With a little help from Serious Eats, I found a recipe for a Japanese Spaghetti served with Mentaiko, which is cured cod (or pollock) roe.  I adapted this recipe and used the shad roe, to wonderful, briny, haunting results. The warm butter, the roe and soy sauce create a sublime pasta sauce.  It has that mysterious umami-like quality that squid ink brings to pasta, but it’s unlike the pasta seafood dishes we recognize as obvious with clams, mussels or chunks of tuna steak.  This pasta ghosts the sea.  Don’t leave off the nori garnish, which adds a tiny bit of salt, texture, and ocean.   

Japanese-inspired Spaghetti with Shad Roe

serves 4 generously

Ingredients:

Salt for the pasta water

1 pound box good quality spaghetti

3 - 4 lobes of shad roe, about 6 ounces a piece, depending on how rich you want this

1 ½ sticks unsalted butter, melted and slightly cooled

2-4 tablespoons good quality soy sauce, or Bragg’s Liquid Aminos, or to taste

½ sheet Nori, cut into ¼” strips for garnish

Instructions:

Bring a large pot of salted water to a boil for the pasta.  Add the pasta and cook according to directions on the package.  
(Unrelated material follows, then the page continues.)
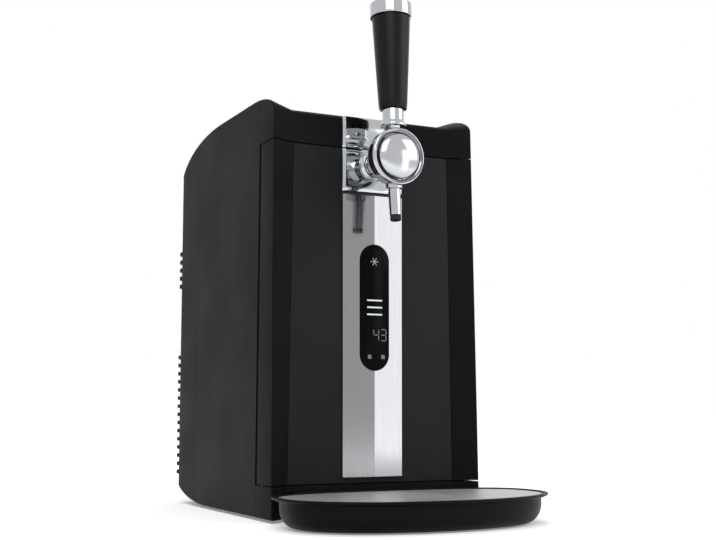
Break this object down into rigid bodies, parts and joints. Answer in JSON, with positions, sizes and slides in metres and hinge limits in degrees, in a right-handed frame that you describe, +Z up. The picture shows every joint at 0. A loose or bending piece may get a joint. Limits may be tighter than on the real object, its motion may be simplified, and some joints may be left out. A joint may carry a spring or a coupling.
{
  "type": "mini keg beer dispenser",
  "caption": "Countertop mini keg beer dispenser: cooled keg chamber behind a hinged door, chrome lever tap on the door, display strip, ribbed back and a pull-off drip tray.",
  "frame": {"origin": "on the surface the machine stands on, at the middle of its footprint with the drip tray in place", "axes": "+Z up, -Y towards the user in front of the tap, +X to the right seen from the front"},
  "size_m": [0.292, 0.497, 0.5429],
  "materials": {
    "casing": "satin anthracite black moulding",
    "front_panel": "smooth satin black",
    "inner_plastic": "matte dark grey moulding",
    "chrome": "polished chrome",
    "brushed_trim": "finely brushed metal",
    "steel": "brushed stainless steel",
    "aluminium": "satin aluminium",
    "foam": "moulded insulation foam",
    "rubber": "matte black rubber",
    "gloss": "gloss black",
    "grip": "satin black",
    "board": "green circuit board",
    "ceramic": "off-white",
    "tray": "satin black moulding"
  },
  "bodies": {
    "housing": {"side_panel_left": "casing", "side_panel_right": "casing", "top_cover": "casing", "top_cap": "casing", "rear_cover": "casing", "base_pan": "inner_plastic", "foot_front_left": "rubber", "foot_front_right": "rubber", "foot_rear_left": "rubber", "foot_rear_right": "rubber", "front_plinth": "casing", "chamber_frame": "inner_plastic", "latch_plate": "steel", "chamber_liner": "aluminium", "insulation_body": "foam", "keg_seat": "rubber", "cold_plate": "aluminium", "thermoelectric_module": "ceramic", "heat_sink": "aluminium", "fan_frame": "grip", "power_supply": "steel", "air_pump": "grip", "air_tube": "ceramic", "air_nozzle": "grip", "power_inlet": "grip", "switch_housing": "grip", "hinge_pin_lower": "steel", "hinge_pin_upper": "steel", "hinge_washer": "ceramic", "cap_trim": "chrome"},
    "door": {"door_shell": "casing", "door_front_panel": "front_panel", "door_insulation": "foam", "door_liner": "inner_plastic", "door_magnet": "steel", "door_gasket": "rubber", "trim_strip": "brushed_trim", "display_lens": "gloss", "display_board": "board", "tap_mount": "chrome", "tap_shank": "chrome", "tap_rosette": "chrome", "tap_body": "chrome", "tap_medallion": "steel", "tap_pivot_pin": "steel", "spout": "chrome", "spout_tip": "rubber"},
    "lever": {"lever_neck": "chrome", "lever_rod": "steel", "lever_grip": "grip", "grip_cap": "chrome"},
    "valve": {"valve_plunger": "rubber"},
    "fan": {"fan_rotor": "grip"},
    "rocker": {"switch_rocker": "gloss"},
    "tray": {"drip_tray": "tray"},
    "plate": {"drip_plate": "steel"}
  },
  "joints": [
    {"name": "door_hinge", "type": "hinge", "parent": "housing", "child": "door", "pos_m": [-0.1135, -0.0435, 0.037], "axis": [0, 0, -1], "range_deg": [0, 88]},
    {"name": "tap_lever", "type": "hinge", "parent": "door", "child": "lever", "pos_m": [0, -0.1125, 0.3775], "axis": [1, 0, 0], "range_deg": [0, 30]},
    {"name": "valve_lift", "type": "slide", "parent": "door", "child": "valve", "axis": [0, 0, -1], "range_m": [0, 0.003]},
    {"name": "fan_spin", "type": "hinge", "parent": "housing", "child": "fan", "pos_m": [0, 0.2235, 0.2], "axis": [0, 1, 0], "continuous": true},
    {"name": "power_switch", "type": "hinge", "parent": "housing", "child": "rocker", "pos_m": [-0.072, 0.235, 0.222], "axis": [1, 0, 0], "range_deg": [0, 10]},
    {"name": "tray_slide", "type": "slide", "parent": "housing", "child": "tray", "axis": [0, -1, 0], "range_m": [0, 0.08]},
    {"name": "plate_lift", "type": "slide", "parent": "tray", "child": "plate", "axis": [0, 0, 1], "range_m": [0, 0.007]}
  ],
  "couplings": [
    {"joint": "valve_lift", "follows": "tap_lever", "m_per_rad": 0.0057}
  ]
}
With a small, sharp paring knife, tenderly slice open each lobe of roe.  Scrape the eggs into a medium-sized glass bowl. (Set aside 4 teaspoons for garnish.)  Pour the warm butter over the roe and stir together. Add the soy sauce and stir to combine.  

Drain the pasta, reserving about a ½ cup of water (I simply keep the pasta a little wet.  That works as well as adding the reserved water after. You can try both.) Put the drained pasta back into the stock pot, and pour in the roe/butter mixture.  Start tossing. You want the roe to slightly cook in the heat of the pasta, so you might want to return the heat to very gentle. Keep tossing, even for almost 5 minutes.  Add the water if it looks too dry. You want the sauce to become smooth and integrated completely with the pasta, and the small beads of roe to turn pale white.

Serve in warmed bowls. Garnish with the reserved roe and nori slices. Serve immediately.